= SEADE =

Brazilian independent public agency sponsored by the Sao Paulo state

The Fundação Sistema Estadual de Análise de Dados (Statewise System for Data Analysis Foundation), known as Fundação SEADE (SEADE Foundation), is an independent public agency sponsored by the São Paulo state in Brazil. It is linked to São Paulo's Planning and Management Office (Secretaria de Planejamento e Gestão). It is a national reference center for producing and disseminating socioeconomic and demographic analysis. SEADE performs direct research and data gathering using information from other sources, compiling a huge dataset and publishing it for free. Those datasets allow picturing several aspects of the socioeconomic reality and historical evolution of the São Paulo state, its regions, and municipalities.

Its extensive and diverse product line helps public administrators, businesses, journalists, academics, and other citizens learn about São Paulo's social/economic evolution. It allows impact assessment of public policies over its 645 municipalities.

== History ==

The SEADE Foundation's origins remounts to the late XIX century with the creation of the Repartição da Estatística e Arquivo do Estado (State Division for Statistics and Files) in March 1892.

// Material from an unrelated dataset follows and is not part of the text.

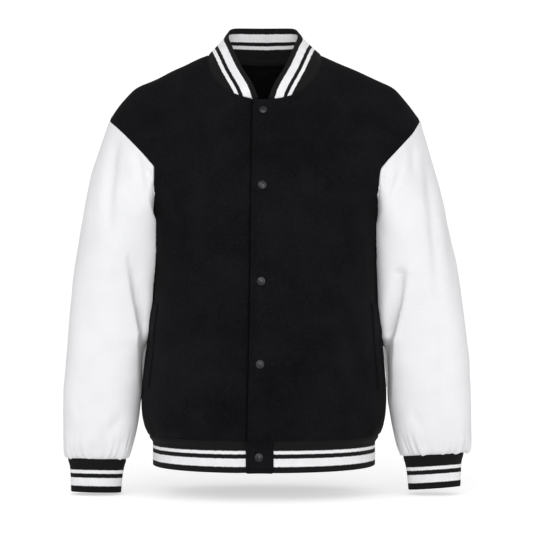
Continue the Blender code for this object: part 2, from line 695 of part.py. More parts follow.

In 1936, the Convenção Nacional de Estatística (National Statistics Convention), endorsed by all Brazilian states, regularly established the mandatory publication of standardized statewide statistical annuaries. The Departamento Estadual de Estatística – DEE (State Statistics Department) was created to produce these reports. Regulated by an October 1938 decree, the DEE took over the services of the Repartição da Estatística e do Arquivo. It became the new central organization for statistics for the São Paulo state.

In 1950, the DEE was replaced by the Departamento de Estatística do Estado de São Paulo – DEESP (São Paulo's Statistics Department).

In 1976, the DEESP was incorporated by the Coordenadoria de Análise de Dados – CAD (Data Analisis Coordinating Body). The CAD was responsible for the Sistema Estadual de Análise de Dados Estatísticos, created in 1975. In 1978, Law #1,866, from December 4, created the Fundação Sistema Estadual de Análise de Dados – SEADE. The following year, its statutes were approved by decree #13,161 when the Foundation got its current juridic form and operating rules.